# [Data extract]

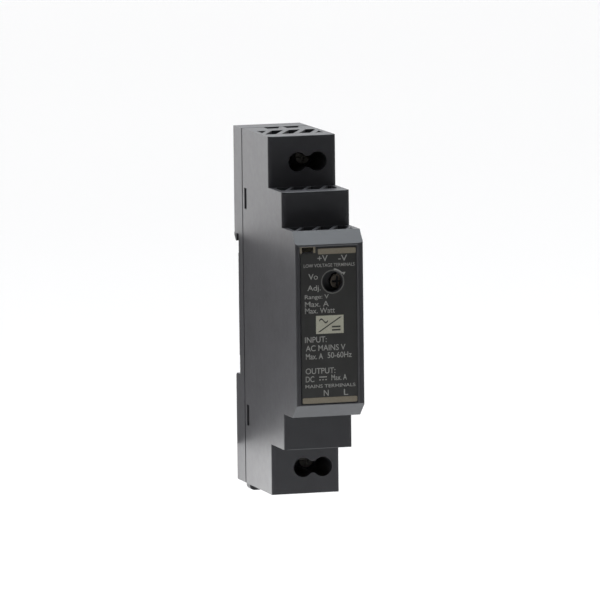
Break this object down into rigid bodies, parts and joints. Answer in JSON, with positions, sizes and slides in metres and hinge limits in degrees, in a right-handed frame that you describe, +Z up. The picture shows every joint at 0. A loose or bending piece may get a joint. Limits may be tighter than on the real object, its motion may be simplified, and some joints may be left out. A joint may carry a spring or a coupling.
{
  "type": "din rail power supply",
  "caption": "Slim stepped case that snaps onto a 35 mm DIN rail, with screw terminals at both ends, an output trimmer, a status light and a sprung rail latch.",
  "frame": {"origin": "middle of the rail seat, the flat land in the rear recess that the rail's face lies against", "axes": "+X right seen from the front, -Y out of the front panel, +Y towards the rail, +Z up towards the output terminals"},
  "size_m": [0.0176, 0.0545, 0.0927],
  "materials": {
    "housing": "charcoal moulded polycarbonate, fine spark-eroded texture, satin",
    "label": "dark printed film with pale legends, semi-gloss",
    "lens": "smoked acrylic light pipe, polished",
    "latch": "black moulded nylon, satin",
    "steel": "nickel-plated steel",
    "brass": "plated brass",
    "board": "glass-fibre board with green solder mask",
    "sheet": "thin insulating film",
    "terminal": "black moulded nylon",
    "bronze": "darkened copper alloy, satin",
    "ceramic": "blue epoxy coating",
    "thermistor": "dark green epoxy coating",
    "film": "yellow moulded case",
    "ferrite": "sintered ferrite, dull",
    "copper": "enamelled or plated copper",
    "tape": "yellow polyester tape",
    "chip": "black moulded epoxy",
    "can": "shrink sleeve over an aluminium can",
    "aluminium": "rolled sheet",
    "resistor": "lacquered film resistor",
    "led": "moulded epoxy lens",
    "fuse": "shrink sleeve over a fuse"
  },
  "bodies": {
    "case": {"front_housing": "housing", "rear_cover": "housing", "front_label": "label", "led_light_pipe": "lens", "latch_spring": "steel", "main_board": "board", "insulation_sheet": "sheet", "trimpot_body": "terminal", "output_terminal_block": "terminal", "positive_contact_bar": "copper", "negative_contact_bar": "copper", "input_terminal_block": "terminal", "neutral_contact_bar": "copper", "line_contact_bar": "copper", "mains_fuse": "fuse", "varistor": "ceramic", "inrush_thermistor": "thermistor", "x_capacitor": "film", "choke_core": "ferrite", "choke_winding_line": "copper", "choke_winding_neutral": "copper", "bridge_rectifier": "chip", "bulk_capacitor_1": "can", "bulk_capacitor_2": "can", "switching_controller": "chip", "snubber_resistor": "resistor", "transformer_core_upper": "ferrite", "transformer_core_lower": "ferrite", "transformer_bobbin": "terminal", "transformer_winding": "tape", "y_capacitor": "ceramic", "optocoupler": "chip", "output_diode": "chip", "diode_heatsink": "aluminium", "output_capacitor_1": "can", "output_capacitor_2": "can", "output_inductor_core": "ferrite", "output_inductor_winding": "copper", "feedback_reference": "chip", "status_led": "led"},
    "latch": {"rail_latch": "latch"},
    "trim_rotor": {"trimpot_rotor": "bronze"},
    "positive_screw": {"positive_screw": "steel"},
    "positive_cage": {"positive_clamp_cage": "brass"},
    "negative_screw": {"negative_screw": "steel"},
    "negative_cage": {"negative_clamp_cage": "brass"},
    "neutral_screw": {"neutral_screw": "steel"},
    "neutral_cage": {"neutral_clamp_cage": "brass"},
    "line_screw": {"line_screw": "steel"},
    "line_cage": {"line_clamp_cage": "brass"}
  },
  "joints": [
    {"name": "latch_slide", "type": "slide", "parent": "case", "child": "latch", "axis": [0, 0, -1], "range_m": [0, 0.0035], "stiffness_N_per_m": 800, "springref_m": -0.003, "deforming": ["latch_spring"]},
    {"name": "trim_turn", "type": "hinge", "parent": "case", "child": "trim_rotor", "pos_m": [0.0025, -0.049, 0.0107], "axis": [0, 1, 0], "range_deg": [-130, 130]},
    {"name": "positive_clamp_rise", "type": "slide", "parent": "case", "child": "positive_cage", "axis": [0, -1, 0], "range_m": [0, 0.0022]},
    {"name": "positive_screw_turn", "type": "hinge", "parent": "case", "child": "positive_screw", "pos_m": [-0.00104, -0.015, 0.0384], "axis": [0, 1, 0], "range_deg": [0, 1761]},
    {"name": "negative_clamp_rise", "type": "slide", "parent": "case", "child": "negative_cage", "axis": [0, -1, 0], "range_m": [0, 0.0022]},
    {"name": "negative_screw_turn", "type": "hinge", "parent": "case", "child": "negative_screw", "pos_m": [0.00404, -0.015, 0.0384], "axis": [0, 1, 0], "range_deg": [0, 1761]},
    {"name": "neutral_clamp_rise", "type": "slide", "parent": "case", "child": "neutral_cage", "axis": [0, -1, 0], "range_m": [0, 0.0022]},
    {"name": "neutral_screw_turn", "type": "hinge", "parent": "case", "child": "neutral_screw", "pos_m": [-0.00104, -0.015, -0.0384], "axis": [0, 1, 0], "range_deg": [0, 1761]},
    {"name": "line_clamp_rise", "type": "slide", "parent": "case", "child": "line_cage", "axis": [0, -1, 0], "range_m": [0, 0.0022]},
    {"name": "line_screw_turn", "type": "hinge", "parent": "case", "child": "line_screw", "pos_m": [0.00404, -0.015, -0.0384], "axis": [0, 1, 0], "range_deg": [0, 1761]}
  ],
  "couplings": [
    {"joint": "positive_screw_turn", "follows": "positive_clamp_rise", "rad_per_m": 13963},
    {"joint": "negative_screw_turn", "follows": "negative_clamp_rise", "rad_per_m": 13963},
    {"joint": "neutral_screw_turn", "follows": "neutral_clamp_rise", "rad_per_m": 13963},
    {"joint": "line_screw_turn", "follows": "line_clamp_rise", "rad_per_m": 13963}
  ]
}
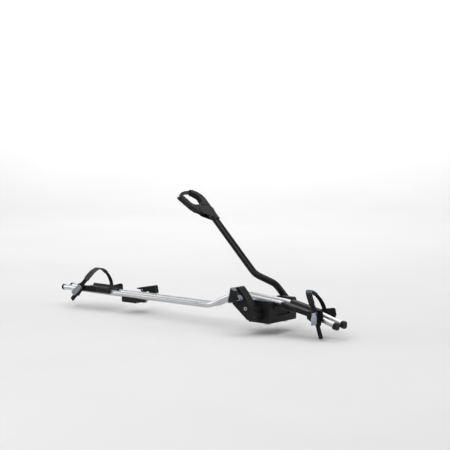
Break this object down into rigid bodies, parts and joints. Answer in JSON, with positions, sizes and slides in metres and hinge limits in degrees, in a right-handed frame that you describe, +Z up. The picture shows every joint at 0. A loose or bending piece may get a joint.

# [Problem requirements]
Quote the material exactly, leaving nothing out.

# [Written solution]
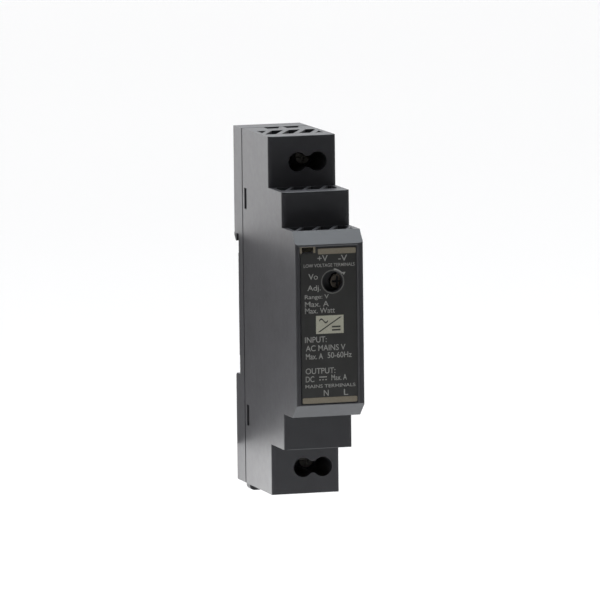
Break this object down into rigid bodies, parts and joints. Answer in JSON, with positions, sizes and slides in metres and hinge limits in degrees, in a right-handed frame that you describe, +Z up. The picture shows every joint at 0. A loose or bending piece may get a joint. Limits may be tighter than on the real object, its motion may be simplified, and some joints may be left out. A joint may carry a spring or a coupling.
{
  "type": "din rail power supply",
  "caption": "Slim stepped case that snaps onto a 35 mm DIN rail, with screw terminals at both ends, an output trimmer, a status light and a sprung rail latch.",
  "frame": {"origin": "middle of the rail seat, the flat land in the rear recess that the rail's face lies against", "axes": "+X right seen from the front, -Y out of the front panel, +Y towards the rail, +Z up towards the output terminals"},
  "size_m": [0.0176, 0.0545, 0.0927],
  "materials": {
    "housing": "charcoal moulded polycarbonate, fine spark-eroded texture, satin",
    "label": "dark printed film with pale legends, semi-gloss",
    "lens": "smoked acrylic light pipe, polished",
    "latch": "black moulded nylon, satin",
    "steel": "nickel-plated steel",
    "brass": "plated brass",
    "board": "glass-fibre board with green solder mask",
    "sheet": "thin insulating film",
    "terminal": "black moulded nylon",
    "bronze": "darkened copper alloy, satin",
    "ceramic": "blue epoxy coating",
    "thermistor": "dark green epoxy coating",
    "film": "yellow moulded case",
    "ferrite": "sintered ferrite, dull",
    "copper": "enamelled or plated copper",
    "tape": "yellow polyester tape",
    "chip": "black moulded epoxy",
    "can": "shrink sleeve over an aluminium can",
    "aluminium": "rolled sheet",
    "resistor": "lacquered film resistor",
    "led": "moulded epoxy lens",
    "fuse": "shrink sleeve over a fuse"
  },
  "bodies": {
    "case": {"front_housing": "housing", "rear_cover": "housing", "front_label": "label", "led_light_pipe": "lens", "latch_spring": "steel", "main_board": "board", "insulation_sheet": "sheet", "trimpot_body": "terminal", "output_terminal_block": "terminal", "positive_contact_bar": "copper", "negative_contact_bar": "copper", "input_terminal_block": "terminal", "neutral_contact_bar": "copper", "line_contact_bar": "copper", "mains_fuse": "fuse", "varistor": "ceramic", "inrush_thermistor": "thermistor", "x_capacitor": "film", "choke_core": "ferrite", "choke_winding_line": "copper", "choke_winding_neutral": "copper", "bridge_rectifier": "chip", "bulk_capacitor_1": "can", "bulk_capacitor_2": "can", "switching_controller": "chip", "snubber_resistor": "resistor", "transformer_core_upper": "ferrite", "transformer_core_lower": "ferrite", "transformer_bobbin": "terminal", "transformer_winding": "tape", "y_capacitor": "ceramic", "optocoupler": "chip", "output_diode": "chip", "diode_heatsink": "aluminium", "output_capacitor_1": "can", "output_capacitor_2": "can", "output_inductor_core": "ferrite", "output_inductor_winding": "copper", "feedback_reference": "chip", "status_led": "led"},
    "latch": {"rail_latch": "latch"},
    "trim_rotor": {"trimpot_rotor": "bronze"},
    "positive_screw": {"positive_screw": "steel"},
    "positive_cage": {"positive_clamp_cage": "brass"},
    "negative_screw": {"negative_screw": "steel"},
    "negative_cage": {"negative_clamp_cage": "brass"},
    "neutral_screw": {"neutral_screw": "steel"},
    "neutral_cage": {"neutral_clamp_cage": "brass"},
    "line_screw": {"line_screw": "steel"},
    "line_cage": {"line_clamp_cage": "brass"}
  },
  "joints": [
    {"name": "latch_slide", "type": "slide", "parent": "case", "child": "latch", "axis": [0, 0, -1], "range_m": [0, 0.0035], "stiffness_N_per_m": 800, "springref_m": -0.003, "deforming": ["latch_spring"]},
    {"name": "trim_turn", "type": "hinge", "parent": "case", "child": "trim_rotor", "pos_m": [0.0025, -0.049, 0.0107], "axis": [0, 1, 0], "range_deg": [-130, 130]},
    {"name": "positive_clamp_rise", "type": "slide", "parent": "case", "child": "positive_cage", "axis": [0, -1, 0], "range_m": [0, 0.0022]},
    {"name": "positive_screw_turn", "type": "hinge", "parent": "case", "child": "positive_screw", "pos_m": [-0.00104, -0.015, 0.0384], "axis": [0, 1, 0], "range_deg": [0, 1761]},
    {"name": "negative_clamp_rise", "type": "slide", "parent": "case", "child": "negative_cage", "axis": [0, -1, 0], "range_m": [0, 0.0022]},
    {"name": "negative_screw_turn", "type": "hinge", "parent": "case", "child": "negative_screw", "pos_m": [0.00404, -0.015, 0.0384], "axis": [0, 1, 0], "range_deg": [0, 1761]},
    {"name": "neutral_clamp_rise", "type": "slide", "parent": "case", "child": "neutral_cage", "axis": [0, -1, 0], "range_m": [0, 0.0022]},
    {"name": "neutral_screw_turn", "type": "hinge", "parent": "case", "child": "neutral_screw", "pos_m": [-0.00104, -0.015, -0.0384], "axis": [0, 1, 0], "range_deg": [0, 1761]},
    {"name": "line_clamp_rise", "type": "slide", "parent": "case", "child": "line_cage", "axis": [0, -1, 0], "range_m": [0, 0.0022]},
    {"name": "line_screw_turn", "type": "hinge", "parent": "case", "child": "line_screw", "pos_m": [0.00404, -0.015, -0.0384], "axis": [0, 1, 0], "range_deg": [0, 1761]}
  ],
  "couplings": [
    {"joint": "positive_screw_turn", "follows": "positive_clamp_rise", "rad_per_m": 13963},
    {"joint": "negative_screw_turn", "follows": "negative_clamp_rise", "rad_per_m": 13963},
    {"joint": "neutral_screw_turn", "follows": "neutral_clamp_rise", "rad_per_m": 13963},
    {"joint": "line_screw_turn", "follows": "line_clamp_rise", "rad_per_m": 13963}
  ]
}
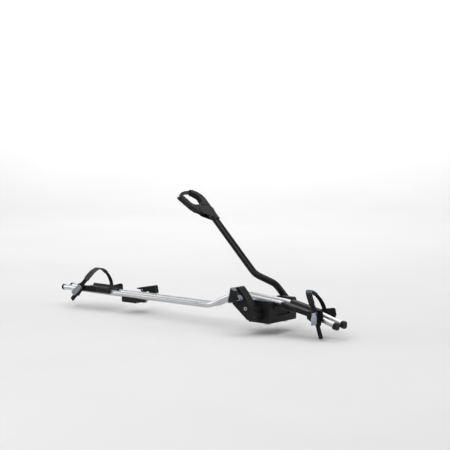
Break this object down into rigid bodies, parts and joints. Answer in JSON, with positions, sizes and slides in metres and hinge limits in degrees, in a right-handed frame that you describe, +Z up. The picture shows every joint at 0. A loose or bending piece may get a joint.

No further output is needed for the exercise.